0231139411 978-0231139410 December 21, 2007 Bilingual

In this "guided" anthology, experts lead students through the major genres and eras of Chinese poetry from antiquity to the modern time. The volume is divided into 6 chronological sections and features more than 140 examples of the best shi, sao, fu, ci, and qu poems. A comprehensive introduction and extensive thematic table of contents highlight the thematic, formal, and prosodic features of Chinese poetry, and each chapter is written by a scholar who specializes in a particular period or genre. Poems are presented in Chinese and English and are accompanied by a tone-marked romanized version, an explanation of Chinese linguistic and poetic conventions, and recommended reading strategies. Sound recordings of the poems are available online free of charge. These unique features facilitate an intense engagement with Chinese poetical texts and help the reader derive aesthetic pleasure and insight from these works as one could from the original.

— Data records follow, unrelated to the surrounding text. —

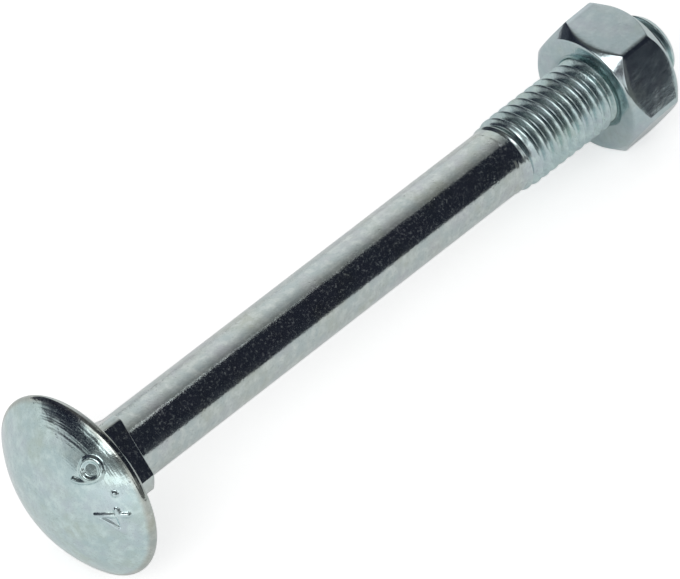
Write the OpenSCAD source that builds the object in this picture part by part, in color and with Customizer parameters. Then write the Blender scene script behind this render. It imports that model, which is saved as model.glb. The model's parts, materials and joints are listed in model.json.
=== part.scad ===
// Carriage bolt with a hexagon nut on its thread. It lies as it comes to rest on a flat
// surface: on the edge of its head and on one flat of the nut. Sizes are in millimetres.
// X runs along the bolt from head to tip, Z is up, and the surface is at Z = 0.

/* [Bolt] */
// Length from the underside of the head to the tip
bolt_len = 80; // [60:1:120]
// Diameter of the plain shank
shank_d = 7; // [6.4:0.1:7.8]
// Length of the threaded end, with its run-out
thread_len = 22; // [18:1:26]
// Diameter over the crests of the thread
thread_d = 7.9; // [7.8:0.1:9.6]
// Distance from one thread crest to the next
thread_pitch = 1.25; // [1:0.05:1.5]
// Diameter of the flat end of the tip
tip_d = 6.5; // [5.4:0.1:7]
// Length of the bevel around the tip
tip_bevel = 1.1; // [0.4:0.1:1.6]

/* [Head] */
// Diameter of the round head
head_d = 19.5; // [16:0.1:24]
// Height of the head, from its underside to its crown
head_h = 4.5; // [3.8:0.1:5.6]
// Thickness of the rounded rim of the head
rim_h = 1; // [0.8:0.1:1.4]

/* [Square neck] */
// Width of the neck across its flats
neck_w = 7.8; // [7.4:0.1:9.6]
// Diameter over the rounded corners of the neck
neck_corner_d = 9.8; // [8.4:0.1:12]
// Length of the neck below the head
neck_len = 4.8; // [3.6:0.1:6.4]
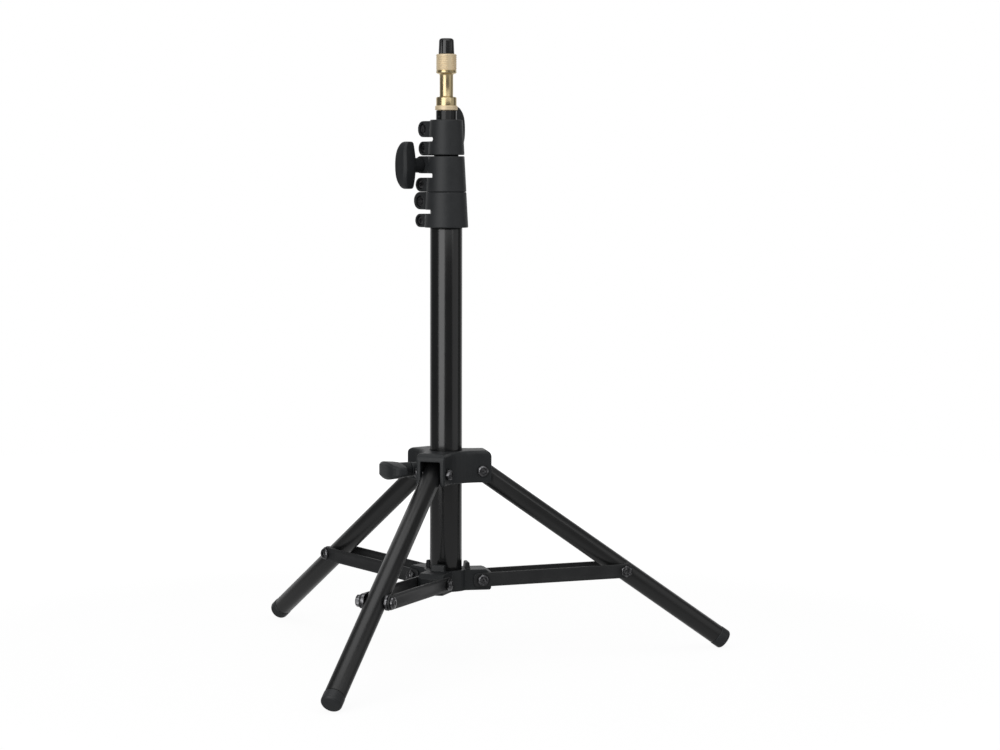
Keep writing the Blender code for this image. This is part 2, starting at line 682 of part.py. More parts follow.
def upper_spider():
    low = LEG_PIVOT_HEIGHT - YOKE_BELOW_PIVOT
    high = LEG_PIVOT_HEIGHT + YOKE_ABOVE_PIVOT
    past = LEG_PIVOT_RADIUS * 2
    spider = rounded_prism("upper_spider", yoke_outline, low, high, YOKE_FOOT_ROUNDING, YOKE_TOP_ROUNDING,
                           cast_black)
    cut(spider, boss_cylinder("boss", BOSS_RADIUS, column_radius, BOSS_REACH), operation="UNION")
    bore = turned("column_bore_cutter", cylinder_outline(column_radius + TOUCH_GAP, 0, high * 2), TUBE_SIDES)
    cutters = [bore, boss_cylinder("brake_hole_cutter", BRAKE_SCREW_RADIUS + RUNNING_GAP, 0, BOSS_REACH * 2)]
    slot_from = column_radius + TOUCH_GAP + HUB_WALL
    for index, azimuth in enumerate((0, 120, 240)):
        slot = extruded(f"yoke_slot_cutter_{index + 1}",
                        box_outline(slot_from, past, -yoke_slot_half, yoke_slot_half), 0, high - YOKE_WEB)
        hole = cross_cylinder(f"yoke_hole_cutter_{index + 1}", PIVOT_BOLT_RADIUS + RUNNING_GAP,
                              LEG_PIVOT_RADIUS, LEG_PIVOT_HEIGHT, -past / 3, past / 3)
        for cutter in (slot, hole):
            cutter.data.transform(Matrix.Rotation(math.radians(azimuth), 4, "Z"))
            cutters.append(cutter)
    cut(spider, *cutters)


def boss_cylinder(name, radius, start, end):
    """A cylinder that points out along the brake's boss, from one radius to another."""
    made = turned(name, cylinder_outline(radius, start, end), 16)
    aim = direction(BOSS_AZIMUTH).to_track_quat("Z", "Y").to_matrix().to_4x4()
    made.data.transform(Matrix.Translation((0, 0, boss_height())) @ aim)
    return made


def boss_height():
    return LEG_PIVOT_HEIGHT + BOSS_ABOVE_PIVOT


def brake():
    """The pad that grips the column and the T-knob that presses it, between legs 2 and 3."""
    place = Vector((0, 0, boss_height()))
    outwards = direction(BOSS_AZIMUTH)
    frame = axes_empty("brake_pad_axis", place, outwards)
    pad_from = column_radius + TOUCH_GAP
    pad_to = pad_from + BRAKE_PAD_LENGTH
    turned("brake_pad", cylinder_outline(BRAKE_SCREW_RADIUS, pad_from, pad_to), 12, nylon, frame)
    t_knob("spider_knob", place, outwards, direction(BOSS_AZIMUTH - 90), BOSS_REACH + TOUCH_GAP,
           pad_to + TOUCH_GAP, BRAKE_SCREW_RADIUS)


def lug_outline():
    """A ring about the column with three straight lugs."""
    half = lug_half_width
    ring = column_radius + TOUCH_GAP + RING_WALL
    reach = STRUT_PIVOT_RADIUS + LUG_NOSE * 2
    root = math.degrees(math.asin(half / ring))
    points = []
    for azimuth in (0, 120, 240):
        turn = Matrix.Rotation(math.radians(azimuth), 2)
        local = [(reach, -half), (reach, half)] + arc((0, 0), ring, root, 120 - root, 5)
        points += [tuple(turn @ Vector(point)) for point in local]
    return points


def lower_spider():
    low = STRUT_PIVOT_HEIGHT - LUG_BELOW_PIVOT
    high = STRUT_PIVOT_HEIGHT + LUG_ABOVE_PIVOT
    spider = extruded("lower_spider", lug_outline(), low - RING_WALL, high + RING_WALL, cast_black)
    nose = STRUT_PIVOT_RADIUS + LUG_NOSE
    envelope = [(0, low), (nose - LUG_FOOT_CHAMFER, low), (nose, low + LUG_FOOT_CHAMFER),
                (nose, high - LUG_CHAMFER_DROP), (nose - LUG_CHAMFER, high), (0, high)]
    cut(spider, turned("lower_spider_envelope", envelope, 30), operation="INTERSECT")
    tab_in = column_radius + TAB_INNER_GAP
    tab_out = tab_in + TAB_THICKNESS
    slant = TAB_THICKNESS / 8
    side = [(tab_in, high - TAB_THICKNESS / 2), (tab_out, high - TAB_THICKNESS / 2), (tab_out, high),
            (tab_out - slant, high + TAB_RISE - slant), (tab_out - 3 * slant, high + TAB_RISE),
            (tab_in + 3 * slant, high + TAB_RISE), (tab_in + slant, high + TAB_RISE - slant), (tab_in, high)]
    tabs = []
    bore = turned("ring_bore_cutter", cylinder_outline(column_radius + TOUCH_GAP, -high, high * 3),
                  TUBE_SIDES)
    cutters = [bore, foot_screw_hole("ring_screw_hole")]
    for index, azimuth in enumerate((0, 120, 240)):
        tabs.append(extruded(f"tab_{index + 1}", side, -TAB_WIDTH / 2, TAB_WIDTH / 2, axis="Y"))
        cutters.append(cross_cylinder(f"lug_hole_cutter_{index + 1}", PIVOT_BOLT_RADIUS + RUNNING_GAP,
                                      STRUT_PIVOT_RADIUS, STRUT_PIVOT_HEIGHT, -STRAP_SPACING, STRAP_SPACING))
        for made in (tabs[-1], cutters[-1]):
            made.data.transform(Matrix.Rotation(math.radians(azimuth), 4, "Z"))
    cut(spider, *tabs, operation="UNION")
    cut(spider, *cutters)


def pivot_bolt(name, frame, seat):
    """A through bolt along a pivot's Y, with its head on the -Y side and its nut on the other."""
    head_seat = seat + TOUCH_GAP
    nut_end = -head_seat - PIVOT_NUT_LENGTH
    head = (head_seat, PIVOT_HEAD_RADIUS, head_seat + PIVOT_HEAD_LENGTH)
    bolt = nutted_bolt(name, PIVOT_BOLT_RADIUS, head, (PIVOT_NUT_ACROSS, nut_end, -head_seat),
                       nut_end - PIVOT_BOLT_SHOWS, frame)
    for piece in (bolt, *bolt.children):
        piece.data.transform(Matrix.Rotation(math.radians(90), 4, "X"))


def linkage_axes(name, pivot, along, azimuth):
    """An empty on a linkage pivot, with X along the piece and Y along the pivot."""
    turn = Matrix.Rotation(math.radians(azimuth), 3, "Z")
    x_axis = turn @ along
    return axes_empty(name, turn @ pivot, x_axis.cross(turn @ Vector((0, 1, 0))), x_axis)


def leg(number, azimuth):
    """A leg tube with its top plug and foot, in axes with X down along the leg."""
    frame = linkage_axes(f"leg_{number}_pivot", leg_pivot, leg_direction, azimuth)
    tube_end = LEG_LENGTH - FOOT_LENGTH - TOUCH_GAP
    tube = turned(f"leg_{number}_tube", tube_profile(leg_radius, LEG_WALL, -LEG_PAST_PIVOT, tube_end),
                  LEG_SIDES, black_tube, frame)
    tube.data.transform(Matrix.Rotation(math.radians(90), 4, "Y"))
    hole = PIVOT_BOLT_RADIUS + RUNNING_GAP
    cut(tube, cross_cylinder(f"leg_{number}_hole_cutter", hole, 0, 0, -LEG_DIAMETER, LEG_DIAMETER))
    spigot = leg_radius - LEG_WALL - TOUCH_GAP
    head_from = LEG_PAST_PIVOT + TOUCH_GAP
    head_top = -head_from - TOP_PLUG_HEAD
    rim = leg_radius - TOUCH_GAP
    spigot_end = TOP_PLUG_SPIGOT - head_from
    plug_profile = [(0, head_top), (rim - TOP_PLUG_EDGE, head_top), (rim, head_top + TOP_PLUG_EDGE / 2),
                    (rim, -head_from), (spigot, -head_from), (spigot, spigot_end), (0, spigot_end)]
    plug = turned(f"leg_{number}_top_plug", plug_profile, LEG_SIDES, black_plastic, frame)
    plug.data.transform(Matrix.Rotation(math.radians(90), 4, "Y"))
    cut(plug, cross_cylinder(f"plug_{number}_hole_cutter", hole, 0, 0, -LEG_DIAMETER, LEG_DIAMETER))
    foot_from = LEG_LENGTH - FOOT_LENGTH
    rounding = arc((FOOT_RADIUS - FOOT_ROUNDING, LEG_LENGTH - FOOT_ROUNDING), FOOT_ROUNDING, 0, 90, 4)
    foot_profile = [(0, foot_from - FOOT_SPIGOT), (spigot, foot_from - FOOT_SPIGOT), (spigot, foot_from),
                    (FOOT_RADIUS, foot_from)] + rounding + [(0, LEG_LENGTH)]
    foot = turned(f"leg_{number}_foot", foot_profile, LEG_SIDES, black_plastic, frame)
    foot.data.transform(Matrix.Rotation(math.radians(90), 4, "Y"))
    pivot_bolt(f"leg_{number}_pivot_bolt", frame, yoke_half_width)


def strap_outline():
    """A strut's flat bar seen from its side, from its spider pivot at 0 to its leg joint."""
    half = STRAP_HEIGHT / 2
    inner = STRAP_INNER_ROUNDING
    back = -STRAP_PAST_INNER_PIVOT
    return (arc((strut_length, 0), half, -90, 90, 6)
            + arc((back + inner, half - inner), inner, 90, 180, 3)
            + arc((back + inner, inner - half), inner, 180, 270, 3))


def strut(number, azimuth):
    """A strut of two flat bars, with its spider pivot's bolt and its leg joint's bolt, nut and washers.

    The joint's bolt stops short of the leg on both sides, because the linkage is open there.
    """
    frame = linkage_axes(f"strut_{number}_pivot", strut_pivot, strut_direction, azimuth)
    inside = STRAP_SPACING / 2
    pivot_bolt(f"strut_{number}_pivot_bolt", frame, strap_outside)
    for side, low, high in (("left", inside, strap_outside), ("right", -strap_outside, -inside)):
        strap = extruded(f"strut_{number}_{side}_bar", strap_outline(), low, high, cast_black, frame, "Y")
        cut(strap, *(cross_cylinder(f"strut_{number}_{side}_{where}_hole", PIVOT_BOLT_RADIUS + RUNNING_GAP,
                                    place, 0, -STRAP_SPACING, STRAP_SPACING)
                     for place, where in ((0, "inner"), (strut_length, "outer"))))
    skin = leg_radius + TOUCH_GAP
    washer = inside - TOUCH_GAP
    seat = strap_outside + TOUCH_GAP
    head_top = seat + PIVOT_HEAD_LENGTH
    edge = PIVOT_HEAD_LENGTH * HEAD_BEVEL_SHARE
    neck = [(0, skin), (WASHER_RADIUS, skin), (WASHER_RADIUS, washer), (PIVOT_BOLT_RADIUS, washer),
            (PIVOT_BOLT_RADIUS, seat)]
    head = [(PIVOT_HEAD_RADIUS, seat), (PIVOT_HEAD_RADIUS, head_top - edge),
            (PIVOT_HEAD_RADIUS - edge, head_top), (0, head_top)]
    bolt = turned(f"strut_{number}_joint_bolt", neck + head, 12, dark_steel, frame)
    lay_along_y(bolt, strut_length, 0)
    end = seat + PIVOT_NUT_LENGTH
    tail = [(PIVOT_BOLT_RADIUS, end + PIVOT_BOLT_SHOWS), (0, end + PIVOT_BOLT_SHOWS)]
    nut = turned(f"strut_{number}_joint_nut", neck + tail, 12, dark_steel, frame)
    hexagon = turned(f"strut_{number}_nut_hexagon",
                     cylinder_outline(polygon_radius(PIVOT_NUT_ACROSS), seat, end), 6)
    cut(nut, hexagon, operation="UNION")
    for piece in (nut, *nut.children):
        lay_along_y(piece, strut_length, 0)
        piece.data.transform(Matrix.Rotation(math.radians(180), 4, "X"))


column_tube()
column_plug()
foot_screw()
lower_spider()
for riser in range(3):
    riser_guide(riser)
    riser_tube(riser)
clamp("base", 0, BASE_CLAMP_AZIMUTH, -1)
clamp("middle", 1, MIDDLE_CLAMP_AZIMUTH, 1)
clamp("top", 2, TOP_CLAMP_AZIMUTH, -1)
stud()
turned_pin("stud_pin", STUD_PIN_RADIUS, riser_radii[2], dark_steel)
thread_cap()
upper_spider()
brake()
for leg_number in range(1, 4):
    leg(leg_number, 120 * (leg_number - 1))
    strut(leg_number, 120 * (leg_number - 1))
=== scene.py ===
# A low light stand: black tubes and castings, moulded clamps and knobs, and a brass stud.
import json
import math

import bpy
from mathutils import Matrix, Vector


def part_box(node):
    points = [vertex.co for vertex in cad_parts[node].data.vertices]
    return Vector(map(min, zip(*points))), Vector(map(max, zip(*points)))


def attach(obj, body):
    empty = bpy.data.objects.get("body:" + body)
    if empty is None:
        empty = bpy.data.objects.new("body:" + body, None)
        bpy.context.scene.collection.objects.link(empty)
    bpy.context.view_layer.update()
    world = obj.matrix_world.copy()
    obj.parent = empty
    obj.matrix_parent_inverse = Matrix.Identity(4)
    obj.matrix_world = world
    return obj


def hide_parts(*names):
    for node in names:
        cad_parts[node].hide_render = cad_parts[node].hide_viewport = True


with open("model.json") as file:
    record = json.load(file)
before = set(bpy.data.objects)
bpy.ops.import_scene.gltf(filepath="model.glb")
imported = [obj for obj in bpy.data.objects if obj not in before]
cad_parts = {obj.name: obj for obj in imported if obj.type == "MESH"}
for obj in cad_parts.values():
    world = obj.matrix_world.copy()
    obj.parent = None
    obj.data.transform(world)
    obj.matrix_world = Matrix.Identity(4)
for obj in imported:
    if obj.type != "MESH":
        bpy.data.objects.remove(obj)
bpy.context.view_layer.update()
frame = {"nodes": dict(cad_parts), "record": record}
bodies = frame["record"]["behaviour"]["bodies"]
bodyOf = {node: body for body, nodes in bodies.items() for node in nodes}
up = Vector((0, 0, 1))
touchGap = 0.0003
print("frame loaded:", len(bodyOf), "nodes")


# Working in edit mode


def clearSelection():
    if bpy.context.mode != "OBJECT":
        bpy.ops.object.mode_set(mode="OBJECT")
    bpy.ops.object.select_all(action="DESELECT")


def makeActive(piece):
    clearSelection()
    piece.select_set(True)
    bpy.context.view_layer.objects.active = piece


def startEdit(piece, kind="VERT", action="SELECT"):
    makeActive(piece)
    bpy.ops.object.mode_set(mode="EDIT")
    bpy.ops.mesh.select_mode(type=kind)
    bpy.ops.mesh.select_all(action=action)


def endEdit():
    bpy.ops.object.mode_set(mode="OBJECT")


def pickEdges(piece, wanted):
    # leaves the piece in edit mode with the edges whose two ends pass the test
    startEdit(piece, "EDGE", "DESELECT")
    endEdit()
    corners = piece.data.vertices
    for edge in piece.data.edges:
        first, second = (corners[index].co for index in edge.vertices)
        edge.select = wanted(first, second)
    bpy.ops.object.mode_set(mode="EDIT")


def pickFaces(piece, wanted):
    startEdit(piece, "FACE", "DESELECT")
    endEdit()
    for face in piece.data.polygons:
        face.select = wanted(face.center)
    bpy.ops.object.mode_set(mode="EDIT")


def setPlace(piece, matrix):
    makeActive(piece)
    piece.matrix_world = matrix
    bpy.ops.object.transform_apply(location=True, rotation=True, scale=True)
    return piece


def applyModifier(piece, kind, **settings):
    modifier = piece.modifiers.new(kind.lower(), kind)
    for key, value in settings.items():
        setattr(modifier, key, value)
    makeActive(piece)
    bpy.ops.object.modifier_apply(modifier=modifier.name)


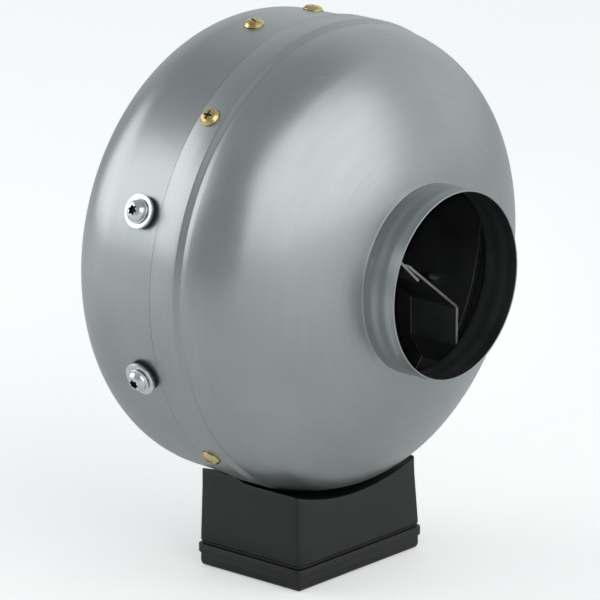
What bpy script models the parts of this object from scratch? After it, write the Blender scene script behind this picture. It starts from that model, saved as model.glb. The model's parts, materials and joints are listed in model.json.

The companion volume How to Read Chinese Poetry Workbook presents 100 famous poems (56 are new selections) in Chinese, English, and romanization, accompanied by prose translation, textual notes, commentaries, and recordings.

Contributors: Robert Ashmore (Univ. of California, Berkeley); Zong-qi Cai; Charles Egan (San Francisco State); Ronald Egan (Univ. of California, Santa Barbara); Grace Fong (McGill); David R. Knechtges (Univ. of Washington); Xinda Lian (Denison); Shuen-fu Lin (Univ. of Michigan); William H. Nienhauser Jr. (Univ. of Wisconsin); Maija Bell Samei; Jui-lung Su (National Univ. of Singapore); Wendy Swartz (Columbia); Xiaofei Tian (Harvard); Paula Varsano (Univ. of California, Berkeley); Fusheng Wu (Univ. of Utah)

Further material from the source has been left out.